商品のメーターの上に三角の印が3つあるのがわかるでしょうか。
しかも左右非対称です。
実はこれが純正律の3度を表すマークなのです。
左が長3度、右が短3度上を表すようになっています。
つまりハ長調のドを真ん中に来るようにした後、長3度すなわちミの音が左の三角に合うように調整すれば純正律の長3度になるわけです。
これをつかって、純正律の音階を演奏できるようにするわけです。
平均律/純正律が切り替えられる電子楽器で和音の響きを学ぶ
続いては、純正律の和音を耳で覚えるために、平均律/純正律を切り替えることができるキーボード2品です。
どちらも平均律/純正律の音が出せる楽器です。
また、いろいろな楽器の音色が出せるので、例えばバイオリンやトランペットといった楽器の音色で純正律の和音がどうなるか、耳で体験できます。
これを使って和音を耳から学んで、自らの演奏に活かしてほしいです。
その他に、ピッチやテンポといった練習も自分の楽器だけで行うより、こういった楽器を相手にすることでよりモチベーションアップにつながるのではないでしょうか。

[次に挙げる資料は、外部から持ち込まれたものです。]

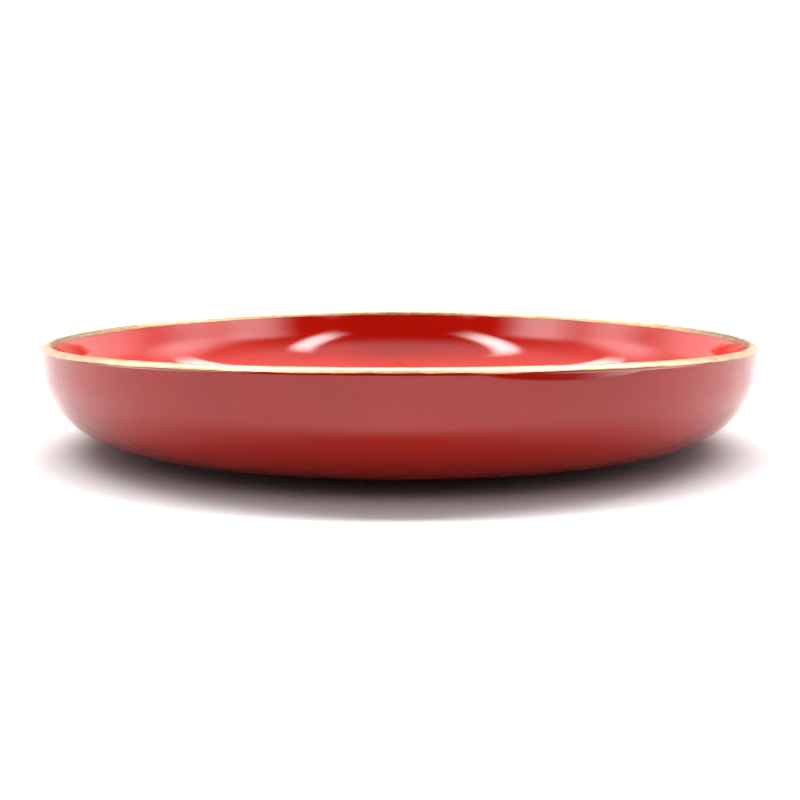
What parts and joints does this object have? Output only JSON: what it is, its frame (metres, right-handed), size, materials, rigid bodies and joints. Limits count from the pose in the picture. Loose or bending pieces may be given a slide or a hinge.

代表としてRolandのJUSTYの機能を紹介します。
先ほどの音色の利用のほかにiPad等による遠隔操作があります。
これは例えば指揮者席の先生がいちいち楽器のところに行かなくても、楽器を発音させてハーモニーを確かめるといった使い方ができます。
特に全体練習における各パートの確認にいちいち先生が移動する手間も省け、密度の濃い練習が可能になるのではないでしょうか。
まとめ
以上、平均律と純正律について見てきましたがいかがでしょうか。
なかなか普段楽器を使わない方にとっては馴染みのない用語だったと思います。
平均律も純正律も突然生まれたわけではなく、特に平均律は純正律が誕生後に長い時間をかけて試行錯誤の上生まれたものです。
どちらが良いというのではなく、2つの特徴をよく知ることでうまく使い分けてほしいです。